Prompt:
From the listing below, pull each line that includes "joints".

Exercise input:
+++++

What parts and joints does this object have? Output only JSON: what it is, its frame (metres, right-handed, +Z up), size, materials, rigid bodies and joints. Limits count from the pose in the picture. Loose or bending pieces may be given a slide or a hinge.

+++++

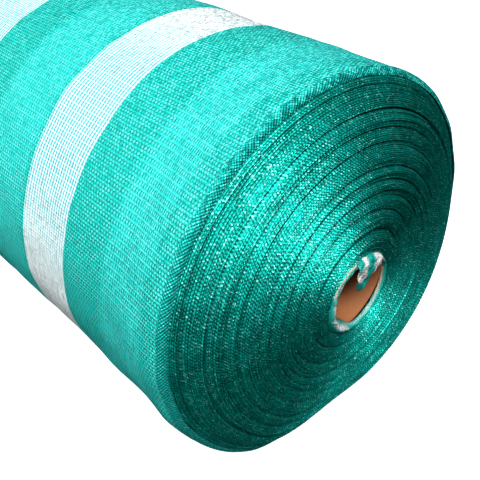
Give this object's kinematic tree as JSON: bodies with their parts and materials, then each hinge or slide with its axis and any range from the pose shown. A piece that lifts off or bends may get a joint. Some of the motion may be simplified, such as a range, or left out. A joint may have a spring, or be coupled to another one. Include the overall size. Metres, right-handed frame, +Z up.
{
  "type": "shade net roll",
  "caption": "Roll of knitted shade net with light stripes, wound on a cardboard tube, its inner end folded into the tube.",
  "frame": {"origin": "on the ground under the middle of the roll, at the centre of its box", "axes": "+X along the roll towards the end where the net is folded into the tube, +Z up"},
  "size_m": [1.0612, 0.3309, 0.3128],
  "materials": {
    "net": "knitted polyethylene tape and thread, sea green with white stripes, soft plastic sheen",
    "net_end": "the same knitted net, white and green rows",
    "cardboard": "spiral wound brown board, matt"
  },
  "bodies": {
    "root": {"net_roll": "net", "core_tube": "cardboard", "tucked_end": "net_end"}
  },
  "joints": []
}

+++++

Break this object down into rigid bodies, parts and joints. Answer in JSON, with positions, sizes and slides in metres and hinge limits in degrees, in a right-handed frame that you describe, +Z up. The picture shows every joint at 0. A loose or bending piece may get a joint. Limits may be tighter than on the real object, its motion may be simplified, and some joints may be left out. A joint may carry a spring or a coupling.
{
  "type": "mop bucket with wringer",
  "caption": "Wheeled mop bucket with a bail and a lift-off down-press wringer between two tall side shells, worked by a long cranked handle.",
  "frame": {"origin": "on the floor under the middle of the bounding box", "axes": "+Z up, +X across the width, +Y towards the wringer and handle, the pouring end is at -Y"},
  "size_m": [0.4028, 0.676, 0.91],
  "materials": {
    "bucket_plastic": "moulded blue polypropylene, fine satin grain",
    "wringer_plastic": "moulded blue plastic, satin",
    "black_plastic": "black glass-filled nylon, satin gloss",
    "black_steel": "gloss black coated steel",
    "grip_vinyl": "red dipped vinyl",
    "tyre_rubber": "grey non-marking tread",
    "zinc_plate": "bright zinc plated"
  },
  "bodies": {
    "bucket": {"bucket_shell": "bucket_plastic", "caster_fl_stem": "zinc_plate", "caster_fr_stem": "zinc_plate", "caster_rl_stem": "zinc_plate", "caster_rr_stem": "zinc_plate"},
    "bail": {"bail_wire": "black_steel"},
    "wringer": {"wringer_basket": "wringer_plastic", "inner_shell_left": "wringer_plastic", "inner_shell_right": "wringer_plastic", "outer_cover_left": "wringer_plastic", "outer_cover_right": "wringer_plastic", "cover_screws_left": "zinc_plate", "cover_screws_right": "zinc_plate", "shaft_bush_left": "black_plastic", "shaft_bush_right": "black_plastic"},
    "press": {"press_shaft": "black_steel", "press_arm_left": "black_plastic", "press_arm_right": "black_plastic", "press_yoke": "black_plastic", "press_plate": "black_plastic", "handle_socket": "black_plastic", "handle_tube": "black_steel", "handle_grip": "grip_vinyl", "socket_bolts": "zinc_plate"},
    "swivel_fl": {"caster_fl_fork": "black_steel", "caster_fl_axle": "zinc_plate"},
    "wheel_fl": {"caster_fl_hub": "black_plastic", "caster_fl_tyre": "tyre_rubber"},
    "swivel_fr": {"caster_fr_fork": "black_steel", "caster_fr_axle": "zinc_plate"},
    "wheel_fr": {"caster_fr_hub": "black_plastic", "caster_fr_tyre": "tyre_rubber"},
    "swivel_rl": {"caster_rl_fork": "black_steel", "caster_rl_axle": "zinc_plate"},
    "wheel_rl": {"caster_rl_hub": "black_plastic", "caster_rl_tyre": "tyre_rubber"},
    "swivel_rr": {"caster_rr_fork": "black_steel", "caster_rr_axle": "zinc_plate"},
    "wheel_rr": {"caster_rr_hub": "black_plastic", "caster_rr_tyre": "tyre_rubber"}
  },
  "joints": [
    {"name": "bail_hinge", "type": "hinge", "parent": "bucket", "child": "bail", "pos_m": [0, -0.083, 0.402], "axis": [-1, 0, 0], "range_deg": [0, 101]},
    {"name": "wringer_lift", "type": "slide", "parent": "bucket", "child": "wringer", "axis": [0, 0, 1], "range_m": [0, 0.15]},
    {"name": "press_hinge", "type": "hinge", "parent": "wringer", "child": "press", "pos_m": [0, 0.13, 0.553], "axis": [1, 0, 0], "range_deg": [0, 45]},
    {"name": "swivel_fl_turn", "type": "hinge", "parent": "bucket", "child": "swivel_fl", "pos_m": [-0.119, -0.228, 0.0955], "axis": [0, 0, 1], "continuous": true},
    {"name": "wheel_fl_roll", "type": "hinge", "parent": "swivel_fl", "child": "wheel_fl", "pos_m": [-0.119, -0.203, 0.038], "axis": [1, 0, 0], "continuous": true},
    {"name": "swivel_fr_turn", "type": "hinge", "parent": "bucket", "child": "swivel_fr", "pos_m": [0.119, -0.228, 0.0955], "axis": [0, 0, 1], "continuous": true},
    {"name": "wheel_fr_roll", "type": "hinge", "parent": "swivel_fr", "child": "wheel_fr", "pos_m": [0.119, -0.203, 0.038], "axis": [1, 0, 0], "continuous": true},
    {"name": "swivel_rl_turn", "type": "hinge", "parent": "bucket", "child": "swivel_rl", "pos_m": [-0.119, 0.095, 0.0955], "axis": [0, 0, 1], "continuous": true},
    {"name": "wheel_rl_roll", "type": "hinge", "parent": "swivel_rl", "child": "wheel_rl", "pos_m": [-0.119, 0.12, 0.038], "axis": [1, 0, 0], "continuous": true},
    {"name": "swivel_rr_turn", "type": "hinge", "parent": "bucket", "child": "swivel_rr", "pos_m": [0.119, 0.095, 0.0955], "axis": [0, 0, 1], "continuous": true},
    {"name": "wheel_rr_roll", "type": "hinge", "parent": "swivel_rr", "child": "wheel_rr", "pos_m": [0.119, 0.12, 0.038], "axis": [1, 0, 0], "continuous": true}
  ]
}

+++++

Response for this exercise:
What parts and joints does this object have? Output only JSON: what it is, its frame (metres, right-handed, +Z up), size, materials, rigid bodies and joints. Limits count from the pose in the picture. Loose or bending pieces may be given a slide or a hinge.
  "joints": []
Break this object down into rigid bodies, parts and joints. Answer in JSON, with positions, sizes and slides in metres and hinge limits in degrees, in a right-handed frame that you describe, +Z up. The picture shows every joint at 0. A loose or bending piece may get a joint. Limits may be tighter than on the real object, its motion may be simplified, and some joints may be left out. A joint may carry a spring or a coupling.
  "joints": [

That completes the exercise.